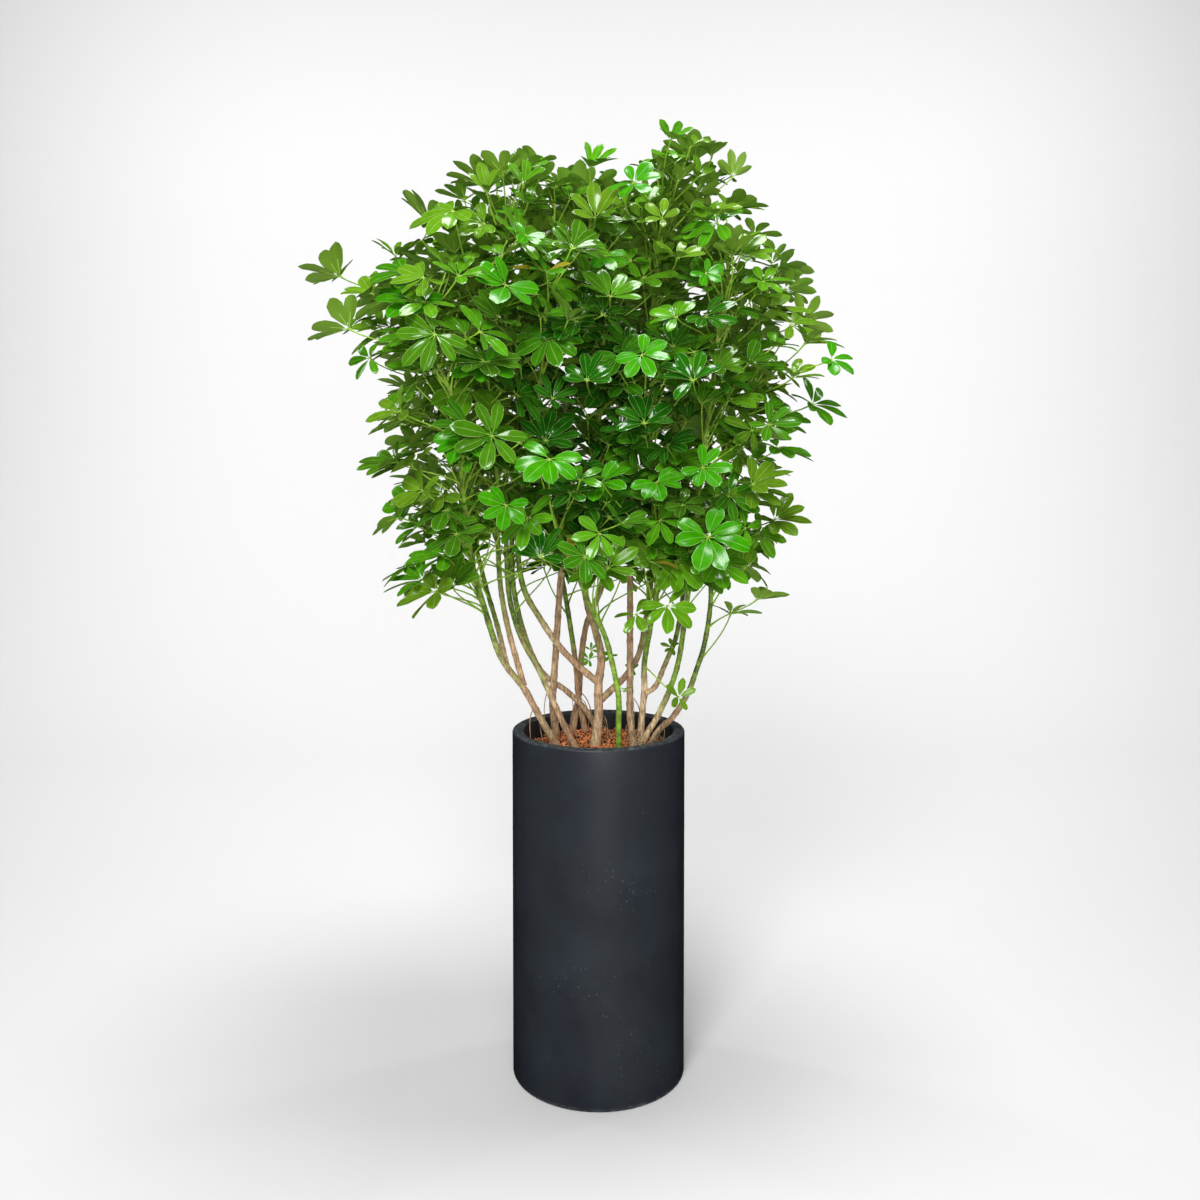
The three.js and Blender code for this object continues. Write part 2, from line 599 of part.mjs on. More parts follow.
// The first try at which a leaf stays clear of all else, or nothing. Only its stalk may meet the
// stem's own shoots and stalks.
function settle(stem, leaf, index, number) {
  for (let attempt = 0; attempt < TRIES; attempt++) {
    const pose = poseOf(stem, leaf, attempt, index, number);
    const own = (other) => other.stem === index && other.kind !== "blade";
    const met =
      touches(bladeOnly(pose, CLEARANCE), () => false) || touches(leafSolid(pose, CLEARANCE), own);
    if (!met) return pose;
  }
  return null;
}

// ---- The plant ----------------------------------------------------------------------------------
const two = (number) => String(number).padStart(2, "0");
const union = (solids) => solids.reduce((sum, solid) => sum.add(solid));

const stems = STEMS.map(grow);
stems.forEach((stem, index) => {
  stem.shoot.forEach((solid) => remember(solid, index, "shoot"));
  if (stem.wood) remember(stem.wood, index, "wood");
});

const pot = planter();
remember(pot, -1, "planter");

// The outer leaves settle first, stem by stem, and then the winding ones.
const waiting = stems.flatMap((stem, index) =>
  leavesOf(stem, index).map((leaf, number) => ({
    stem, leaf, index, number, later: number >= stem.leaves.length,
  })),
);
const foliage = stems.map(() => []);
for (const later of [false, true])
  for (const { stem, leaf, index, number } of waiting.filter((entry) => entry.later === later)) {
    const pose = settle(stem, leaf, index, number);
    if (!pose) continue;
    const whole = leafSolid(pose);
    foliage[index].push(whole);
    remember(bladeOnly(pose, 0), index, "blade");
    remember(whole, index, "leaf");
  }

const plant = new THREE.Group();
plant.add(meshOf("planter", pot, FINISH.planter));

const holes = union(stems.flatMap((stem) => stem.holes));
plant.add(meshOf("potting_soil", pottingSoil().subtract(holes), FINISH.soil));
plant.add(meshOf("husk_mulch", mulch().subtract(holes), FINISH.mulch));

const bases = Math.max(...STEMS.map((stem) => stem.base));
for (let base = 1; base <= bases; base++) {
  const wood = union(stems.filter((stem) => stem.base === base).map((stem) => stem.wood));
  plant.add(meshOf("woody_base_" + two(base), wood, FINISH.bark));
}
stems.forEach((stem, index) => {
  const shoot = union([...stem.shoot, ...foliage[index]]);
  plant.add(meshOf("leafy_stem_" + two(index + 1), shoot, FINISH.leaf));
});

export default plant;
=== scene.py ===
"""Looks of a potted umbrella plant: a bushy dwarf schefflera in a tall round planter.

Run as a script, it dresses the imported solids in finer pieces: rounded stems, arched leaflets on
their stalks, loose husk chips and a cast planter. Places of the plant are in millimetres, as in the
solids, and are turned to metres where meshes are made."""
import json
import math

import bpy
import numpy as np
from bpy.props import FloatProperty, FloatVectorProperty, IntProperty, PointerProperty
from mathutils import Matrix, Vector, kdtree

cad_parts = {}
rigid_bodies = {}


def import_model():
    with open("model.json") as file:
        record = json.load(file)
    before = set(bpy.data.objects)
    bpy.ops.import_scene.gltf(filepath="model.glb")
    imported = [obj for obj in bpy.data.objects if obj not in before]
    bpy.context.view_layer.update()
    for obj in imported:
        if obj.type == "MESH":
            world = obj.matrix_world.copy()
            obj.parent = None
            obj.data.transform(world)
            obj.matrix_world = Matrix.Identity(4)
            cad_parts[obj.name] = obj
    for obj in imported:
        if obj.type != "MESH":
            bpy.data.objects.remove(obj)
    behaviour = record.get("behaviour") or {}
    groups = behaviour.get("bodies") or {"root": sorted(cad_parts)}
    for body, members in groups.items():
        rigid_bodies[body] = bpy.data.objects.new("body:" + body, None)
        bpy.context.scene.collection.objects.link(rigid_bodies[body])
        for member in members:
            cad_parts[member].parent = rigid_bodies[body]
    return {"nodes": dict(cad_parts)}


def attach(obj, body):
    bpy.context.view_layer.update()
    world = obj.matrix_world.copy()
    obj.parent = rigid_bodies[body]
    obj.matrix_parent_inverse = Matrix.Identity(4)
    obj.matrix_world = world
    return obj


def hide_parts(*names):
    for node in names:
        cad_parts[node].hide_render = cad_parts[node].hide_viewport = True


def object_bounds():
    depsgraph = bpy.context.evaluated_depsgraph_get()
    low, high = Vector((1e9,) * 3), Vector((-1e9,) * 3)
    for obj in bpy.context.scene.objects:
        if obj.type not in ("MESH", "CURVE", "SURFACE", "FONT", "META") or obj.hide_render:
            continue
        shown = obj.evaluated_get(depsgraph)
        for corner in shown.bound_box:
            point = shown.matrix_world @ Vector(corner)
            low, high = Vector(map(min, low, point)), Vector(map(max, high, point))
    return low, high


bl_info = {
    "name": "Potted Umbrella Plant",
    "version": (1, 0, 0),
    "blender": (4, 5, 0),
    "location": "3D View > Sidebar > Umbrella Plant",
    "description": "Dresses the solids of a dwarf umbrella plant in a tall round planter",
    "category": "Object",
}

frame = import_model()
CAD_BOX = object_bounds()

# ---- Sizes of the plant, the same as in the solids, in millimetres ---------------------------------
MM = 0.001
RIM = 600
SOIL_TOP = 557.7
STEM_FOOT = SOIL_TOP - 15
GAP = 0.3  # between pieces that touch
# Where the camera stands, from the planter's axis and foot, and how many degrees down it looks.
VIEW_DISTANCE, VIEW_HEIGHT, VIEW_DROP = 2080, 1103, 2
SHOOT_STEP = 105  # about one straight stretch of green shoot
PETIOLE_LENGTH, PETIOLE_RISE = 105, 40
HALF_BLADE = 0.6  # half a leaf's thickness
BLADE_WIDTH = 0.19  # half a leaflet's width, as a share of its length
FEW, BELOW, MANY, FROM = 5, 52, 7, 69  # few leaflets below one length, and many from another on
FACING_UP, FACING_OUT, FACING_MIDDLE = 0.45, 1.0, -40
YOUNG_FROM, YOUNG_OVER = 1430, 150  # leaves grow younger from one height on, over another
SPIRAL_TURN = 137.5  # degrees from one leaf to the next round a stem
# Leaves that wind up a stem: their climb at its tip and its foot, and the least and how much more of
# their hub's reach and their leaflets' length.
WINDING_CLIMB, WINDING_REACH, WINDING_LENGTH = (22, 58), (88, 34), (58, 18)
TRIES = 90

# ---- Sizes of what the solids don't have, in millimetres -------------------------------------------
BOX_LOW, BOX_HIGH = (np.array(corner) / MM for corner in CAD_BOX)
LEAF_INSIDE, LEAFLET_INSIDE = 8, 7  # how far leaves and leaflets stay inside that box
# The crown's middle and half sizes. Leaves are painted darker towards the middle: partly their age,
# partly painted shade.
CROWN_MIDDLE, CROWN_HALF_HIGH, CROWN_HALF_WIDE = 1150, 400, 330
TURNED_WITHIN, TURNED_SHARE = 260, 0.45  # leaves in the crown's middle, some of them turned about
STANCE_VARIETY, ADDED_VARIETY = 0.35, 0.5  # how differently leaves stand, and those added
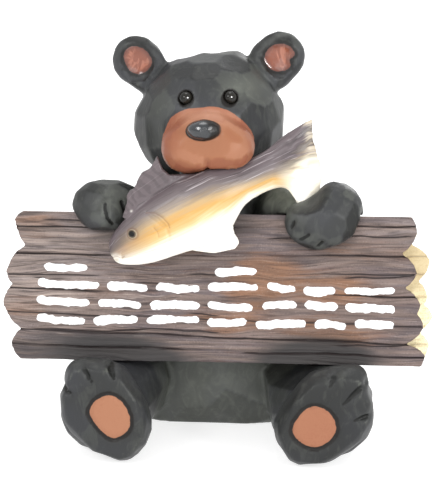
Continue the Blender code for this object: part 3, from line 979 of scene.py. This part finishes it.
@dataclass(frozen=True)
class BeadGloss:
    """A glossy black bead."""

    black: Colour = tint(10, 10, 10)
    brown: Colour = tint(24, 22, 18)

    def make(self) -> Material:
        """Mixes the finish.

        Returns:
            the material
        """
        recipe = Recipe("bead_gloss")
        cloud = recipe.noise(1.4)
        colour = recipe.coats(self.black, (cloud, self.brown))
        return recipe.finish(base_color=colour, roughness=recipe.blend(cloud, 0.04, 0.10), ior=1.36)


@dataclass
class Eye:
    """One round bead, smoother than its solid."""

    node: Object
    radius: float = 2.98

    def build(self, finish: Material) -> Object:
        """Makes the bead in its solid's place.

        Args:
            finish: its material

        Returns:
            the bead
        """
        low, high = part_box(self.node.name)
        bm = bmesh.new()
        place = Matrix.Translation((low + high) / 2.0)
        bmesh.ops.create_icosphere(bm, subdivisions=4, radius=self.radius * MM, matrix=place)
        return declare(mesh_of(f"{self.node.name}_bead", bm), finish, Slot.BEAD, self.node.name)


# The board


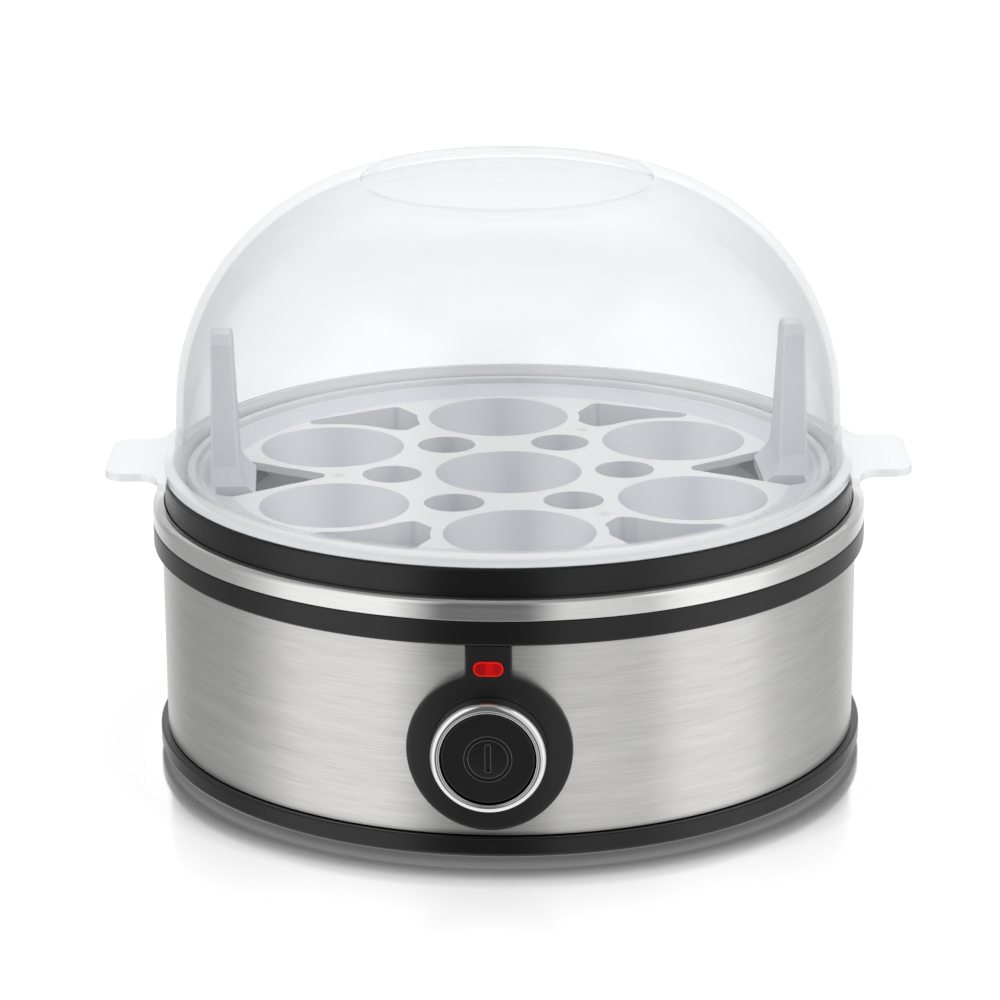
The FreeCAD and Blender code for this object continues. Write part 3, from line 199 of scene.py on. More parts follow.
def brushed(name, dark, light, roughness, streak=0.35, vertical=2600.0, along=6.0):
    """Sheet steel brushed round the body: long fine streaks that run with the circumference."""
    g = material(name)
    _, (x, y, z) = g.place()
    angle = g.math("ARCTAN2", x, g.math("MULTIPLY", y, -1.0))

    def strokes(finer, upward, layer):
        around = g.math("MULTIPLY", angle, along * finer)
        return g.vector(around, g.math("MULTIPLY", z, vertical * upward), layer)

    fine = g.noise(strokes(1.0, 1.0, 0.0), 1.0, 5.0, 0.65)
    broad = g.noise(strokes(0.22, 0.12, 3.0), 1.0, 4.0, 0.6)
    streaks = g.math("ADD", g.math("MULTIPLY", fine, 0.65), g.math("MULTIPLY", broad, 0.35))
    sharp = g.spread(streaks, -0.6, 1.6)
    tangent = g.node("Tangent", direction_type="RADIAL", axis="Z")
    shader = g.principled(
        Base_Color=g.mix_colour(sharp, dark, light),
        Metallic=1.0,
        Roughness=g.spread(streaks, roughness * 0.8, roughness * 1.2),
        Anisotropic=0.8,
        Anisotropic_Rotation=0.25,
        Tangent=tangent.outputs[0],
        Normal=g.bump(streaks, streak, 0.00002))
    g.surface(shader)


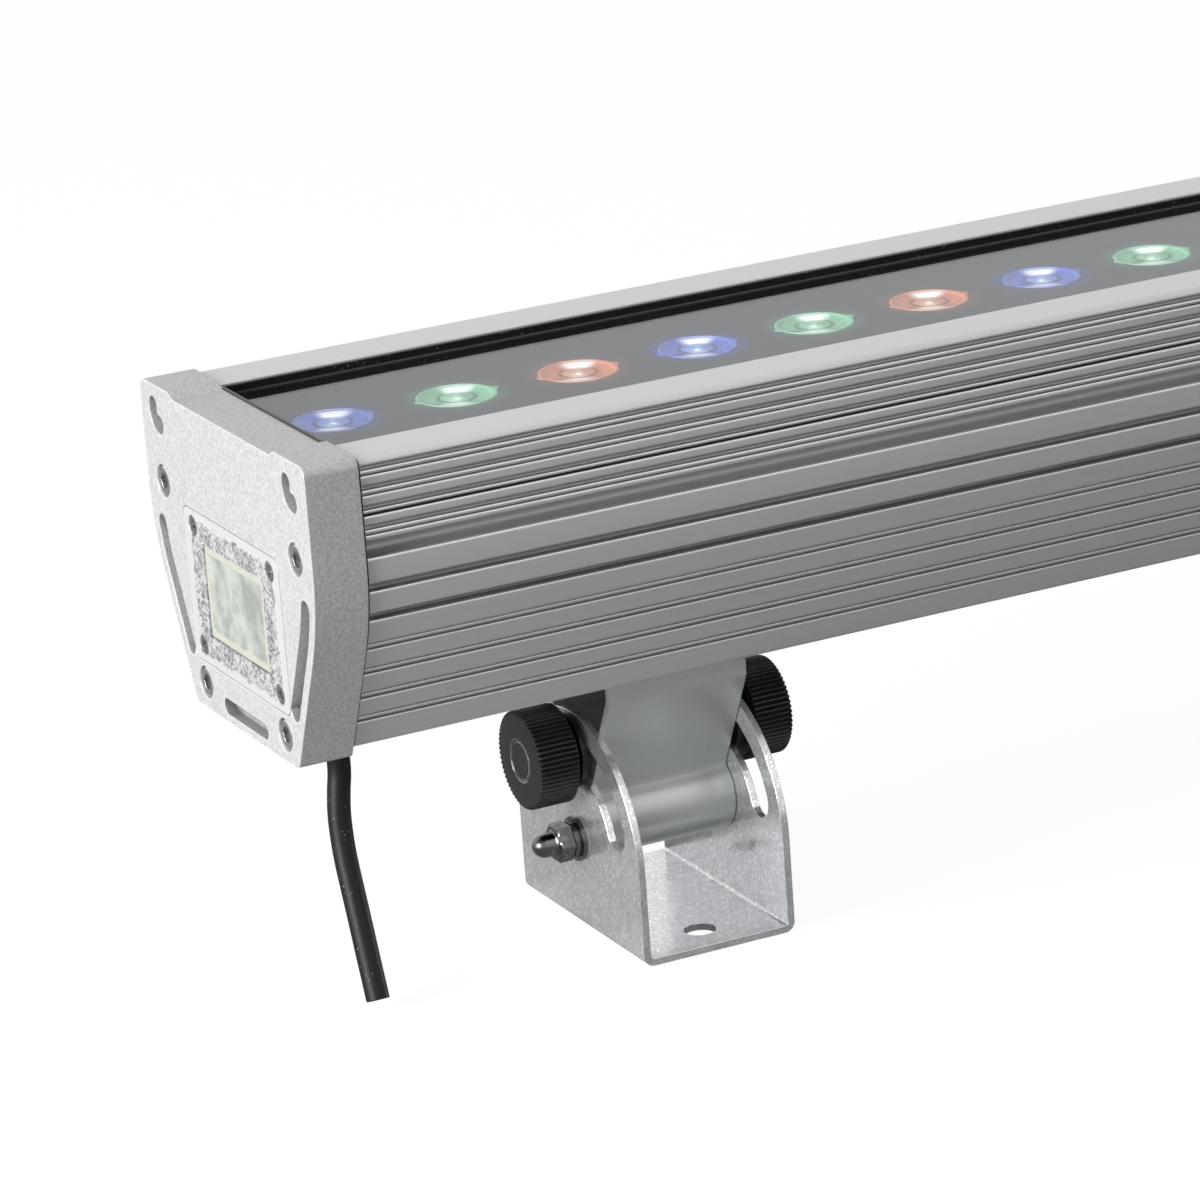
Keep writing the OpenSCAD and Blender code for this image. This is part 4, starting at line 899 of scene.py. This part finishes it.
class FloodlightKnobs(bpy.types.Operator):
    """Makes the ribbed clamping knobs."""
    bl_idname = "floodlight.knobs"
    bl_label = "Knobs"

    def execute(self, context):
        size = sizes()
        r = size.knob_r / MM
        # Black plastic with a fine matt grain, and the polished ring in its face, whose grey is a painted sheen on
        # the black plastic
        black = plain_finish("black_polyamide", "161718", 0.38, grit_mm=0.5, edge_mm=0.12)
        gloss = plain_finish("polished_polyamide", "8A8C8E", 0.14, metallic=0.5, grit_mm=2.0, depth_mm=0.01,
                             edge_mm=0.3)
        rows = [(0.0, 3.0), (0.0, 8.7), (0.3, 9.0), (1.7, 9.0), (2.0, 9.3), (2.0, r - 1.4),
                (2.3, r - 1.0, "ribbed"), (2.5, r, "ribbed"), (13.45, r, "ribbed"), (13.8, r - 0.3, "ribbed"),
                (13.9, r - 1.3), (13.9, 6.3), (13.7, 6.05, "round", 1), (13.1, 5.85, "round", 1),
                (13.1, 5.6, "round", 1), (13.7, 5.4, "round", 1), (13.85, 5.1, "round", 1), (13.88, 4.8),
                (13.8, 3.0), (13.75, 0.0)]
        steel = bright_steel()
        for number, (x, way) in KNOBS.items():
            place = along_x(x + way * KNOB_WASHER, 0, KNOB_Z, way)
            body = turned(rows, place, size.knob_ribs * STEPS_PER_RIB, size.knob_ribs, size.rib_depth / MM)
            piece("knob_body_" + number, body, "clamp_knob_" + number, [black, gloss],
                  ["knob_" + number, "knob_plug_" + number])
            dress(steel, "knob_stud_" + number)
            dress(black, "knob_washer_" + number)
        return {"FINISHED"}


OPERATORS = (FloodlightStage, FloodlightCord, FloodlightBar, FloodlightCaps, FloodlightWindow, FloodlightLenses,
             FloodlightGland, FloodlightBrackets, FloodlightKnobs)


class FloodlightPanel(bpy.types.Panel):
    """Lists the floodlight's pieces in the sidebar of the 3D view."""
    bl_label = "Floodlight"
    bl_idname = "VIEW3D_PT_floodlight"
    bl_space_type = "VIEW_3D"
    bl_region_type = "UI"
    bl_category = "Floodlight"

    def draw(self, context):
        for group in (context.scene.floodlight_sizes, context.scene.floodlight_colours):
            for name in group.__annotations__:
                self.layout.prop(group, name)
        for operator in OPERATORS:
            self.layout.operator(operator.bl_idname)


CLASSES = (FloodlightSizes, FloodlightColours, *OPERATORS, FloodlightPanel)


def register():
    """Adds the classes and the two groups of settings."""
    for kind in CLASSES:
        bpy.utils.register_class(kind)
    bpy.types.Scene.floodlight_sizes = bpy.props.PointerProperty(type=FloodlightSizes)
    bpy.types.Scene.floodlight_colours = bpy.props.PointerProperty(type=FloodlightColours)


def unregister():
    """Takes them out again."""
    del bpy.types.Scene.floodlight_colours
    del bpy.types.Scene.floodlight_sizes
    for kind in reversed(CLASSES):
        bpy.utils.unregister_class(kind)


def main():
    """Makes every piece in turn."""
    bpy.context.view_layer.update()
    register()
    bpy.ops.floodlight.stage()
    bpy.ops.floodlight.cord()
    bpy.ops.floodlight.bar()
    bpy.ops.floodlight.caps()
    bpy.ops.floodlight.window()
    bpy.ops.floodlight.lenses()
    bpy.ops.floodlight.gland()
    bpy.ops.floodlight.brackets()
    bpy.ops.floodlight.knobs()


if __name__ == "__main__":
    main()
-----
Give again, word for word, only the lines running from the line with "const bases = Math.max(...STEMS.map((stem)" through the line with "for member in"; include both of those lines.

- [TASK SOLUTION]:
const bases = Math.max(...STEMS.map((stem) => stem.base));
for (let base = 1; base <= bases; base++) {
  const wood = union(stems.filter((stem) => stem.base === base).map((stem) => stem.wood));
  plant.add(meshOf("woody_base_" + two(base), wood, FINISH.bark));
}
stems.forEach((stem, index) => {
  const shoot = union([...stem.shoot, ...foliage[index]]);
  plant.add(meshOf("leafy_stem_" + two(index + 1), shoot, FINISH.leaf));
});

export default plant;
=== scene.py ===
"""Looks of a potted umbrella plant: a bushy dwarf schefflera in a tall round planter.

Run as a script, it dresses the imported solids in finer pieces: rounded stems, arched leaflets on
their stalks, loose husk chips and a cast planter. Places of the plant are in millimetres, as in the
solids, and are turned to metres where meshes are made."""
import json
import math

import bpy
import numpy as np
from bpy.props import FloatProperty, FloatVectorProperty, IntProperty, PointerProperty
from mathutils import Matrix, Vector, kdtree

cad_parts = {}
rigid_bodies = {}


def import_model():
    with open("model.json") as file:
        record = json.load(file)
    before = set(bpy.data.objects)
    bpy.ops.import_scene.gltf(filepath="model.glb")
    imported = [obj for obj in bpy.data.objects if obj not in before]
    bpy.context.view_layer.update()
    for obj in imported:
        if obj.type == "MESH":
            world = obj.matrix_world.copy()
            obj.parent = None
            obj.data.transform(world)
            obj.matrix_world = Matrix.Identity(4)
            cad_parts[obj.name] = obj
    for obj in imported:
        if obj.type != "MESH":
            bpy.data.objects.remove(obj)
    behaviour = record.get("behaviour") or {}
    groups = behaviour.get("bodies") or {"root": sorted(cad_parts)}
    for body, members in groups.items():
        rigid_bodies[body] = bpy.data.objects.new("body:" + body, None)
        bpy.context.scene.collection.objects.link(rigid_bodies[body])
        for member in members:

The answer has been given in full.